= Kibla =

Multimedia facility based in Slovenia

Logo of KIBLA

KIBLA, or Kibla, is a multimedia and multidisciplinary art production facility in Slovenia that organizes a year-round cultural program. It is a member of the Slavic Culture Forum and is involved in showcasing, distributing, and promoting the activities of 16 multimedia centers across Slovenia.

==Programmes==
- Cyber provides free internet access as well as free internet-related courses via website architecture, programs, and hardware.
- The Student Resource Centre provides information on national and international scholarship foundations, publications, and media inquiries using an online database.
- KiBela is a multipurpose room for a cultural program as well as a space for displaying multimedia art.
- Hidden Notes (Skrite note) is a musical series that features concerts, projections, talks, and workshops, including electroacoustic music.
- IT@K – IT at Kibla is an online and multimedia lab for the development of websites, CD-ROMs, video, audio, and real-time internet transmissions.
- Videla is for digital video processing, education, courses, presentations and workshops.
- Za:misel (For:thought) is a bookstore for sociology and humanistic studies with a regular program of book presentations and literary evenings.
- Mimogrede (By The Way) – bimonthly with information about studying abroad and in Slovenia.
- LED display is for information about MMC KIBLA and programmes.
- TOX magazine is a time-table through 3000, magazine (from 1995) that grew into the KIBLA publishing edition (from 1998), made several catalogues and books, e.g., Eduardo Kac: Telepresence, Biotelematics, Transgenic Art, Vili Ravnjak: The Amber way, Aleksandra Kostič's edited essays on Levitation, catalogues for Marko Jakše, Marko Črtanec, Mitjja Ficko, Theo Botscuijver, Shuzo Azuchi Gulliver, several CDs (Nino Mureškič, Vasko Atanasovski, Siti hlapci, and CD-ROMs (for EU project European Multimedia Accelerator-EMMA) and DVDs for EU project txoOm.
- Communication-information point KIT in Maribor City Hall (Rotovž), Glavni trg 14, where there are eight computer terminals and a multimedia classroom with ten computers and additional IT equipment.

===Festivals===
- Day of Curiosity – an annual educational festival on career choices.
- Izzven – a three-day contemporary music festival focused on collaboration projects.
- Kiblix – IT Linux festival – a festival about open source, consists of topics such as mobile technologies, open source, security on the Internet, and Linux.

===Special programs===
- Committee for Vine Service – degustations, education, information service and excursions.

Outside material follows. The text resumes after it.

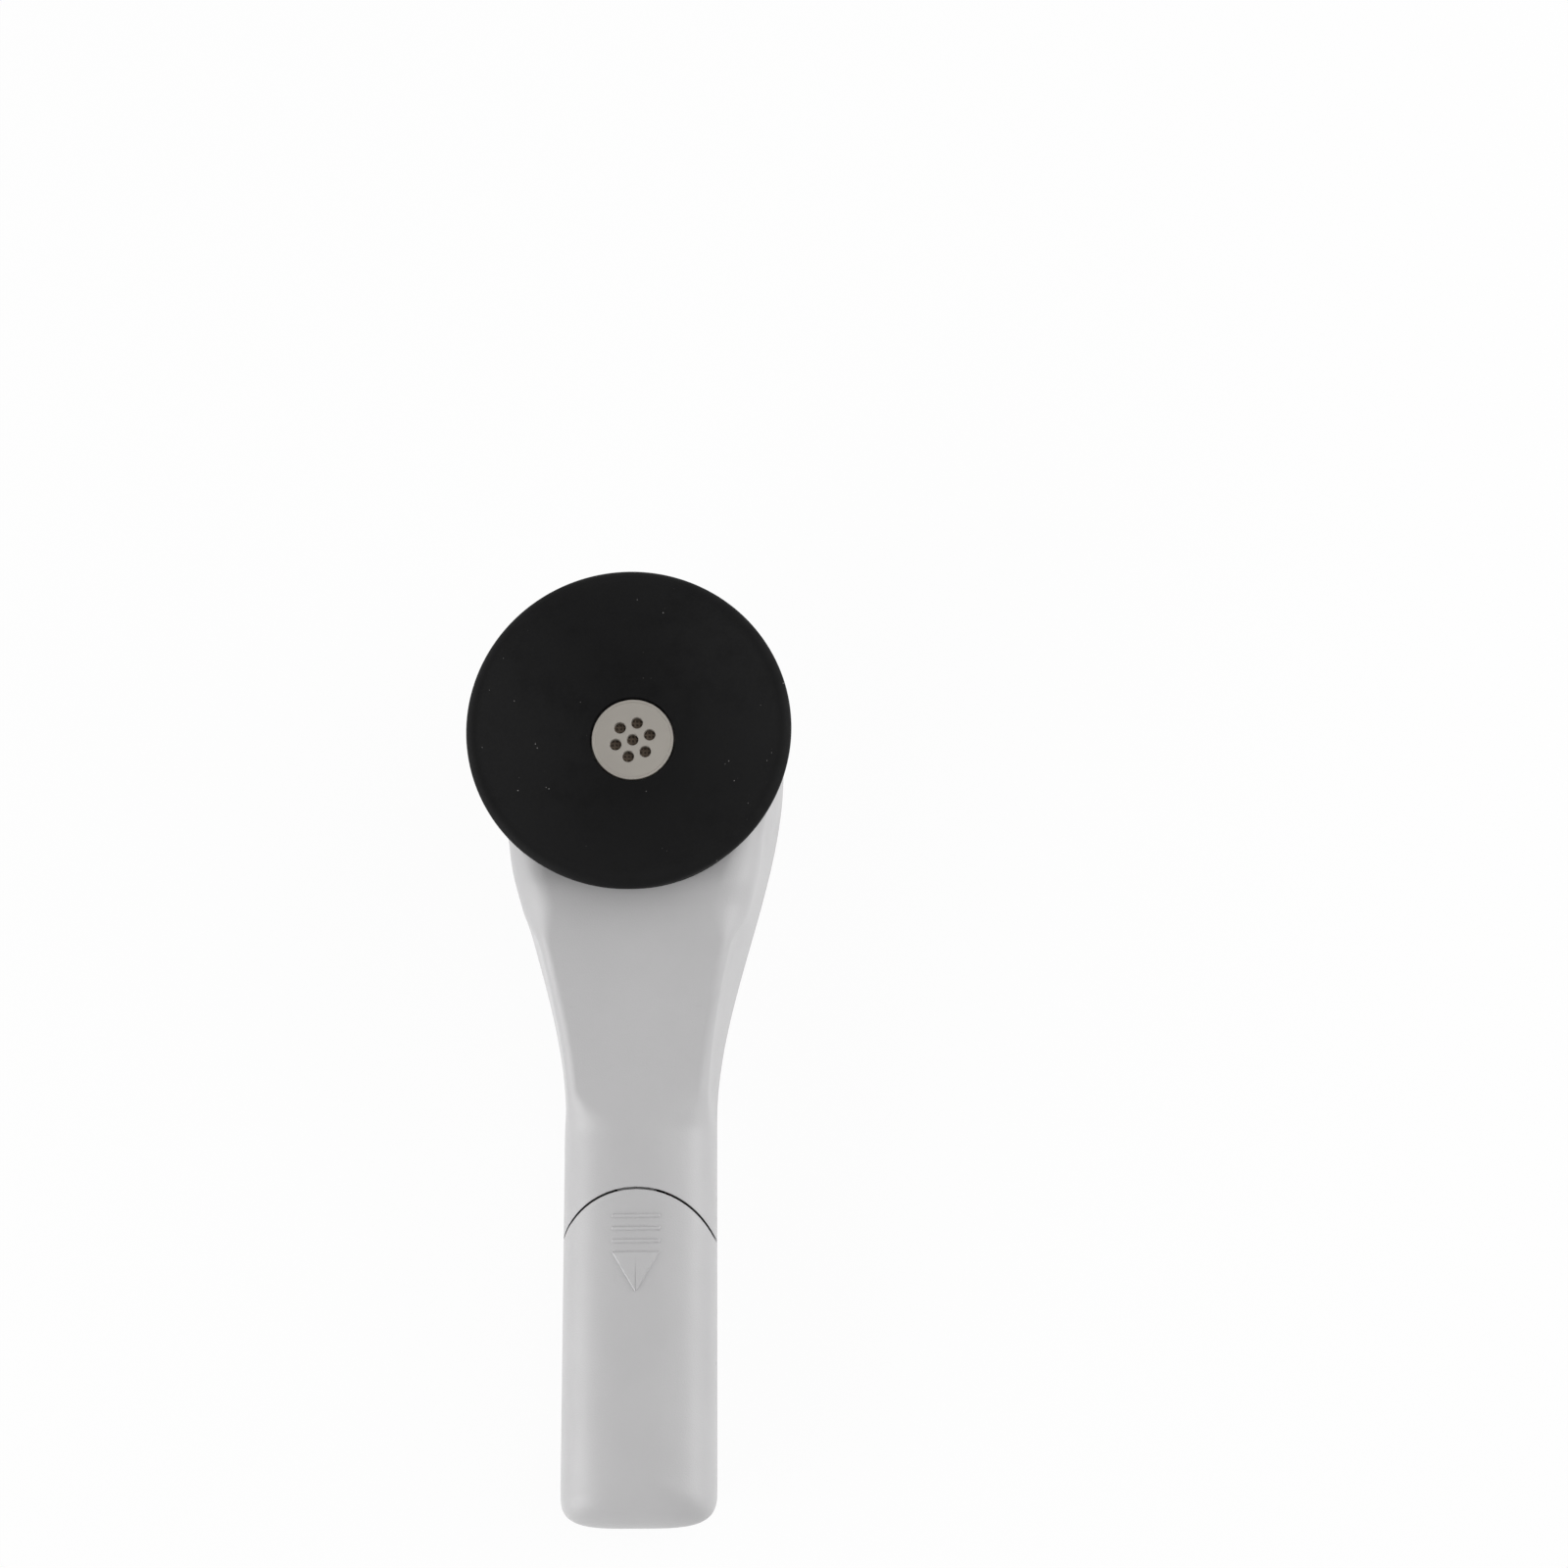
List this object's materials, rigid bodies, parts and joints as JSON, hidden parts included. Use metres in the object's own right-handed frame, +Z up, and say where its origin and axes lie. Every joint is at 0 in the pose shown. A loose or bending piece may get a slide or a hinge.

==International cooperation==
Kibla is working on the EC-Culture 2000 (txOom, TransArtDislocated, Soziale Geraeusche, and Virtual Centre Media Net), FP5-IST (EMMA – European Multimedia Accelerator) and FP6-IST (PATENT – Partnership for Telecommunication New Technologies) funded programmes and projects. The corporation is also a part of the EUREKA multimedia umbrella and finished Leonardo da Vinci-supported project NAME multimedia - the Multimedia Tasks & Skills Database covering and evaluating 26 different jobs and 96 operational multimedia tasks. NAME is presented in 9 languages, with a database of more than 650 companies from 11 countries.

In 2005, KIBLA partnered with EU-Culture 2000 and finished 2 new projects: e-Agora, which developed a virtual multimedia platform; and TRG – Transient reality generators, that focuses on mixed reality and examines a synaesthetic MR experience design.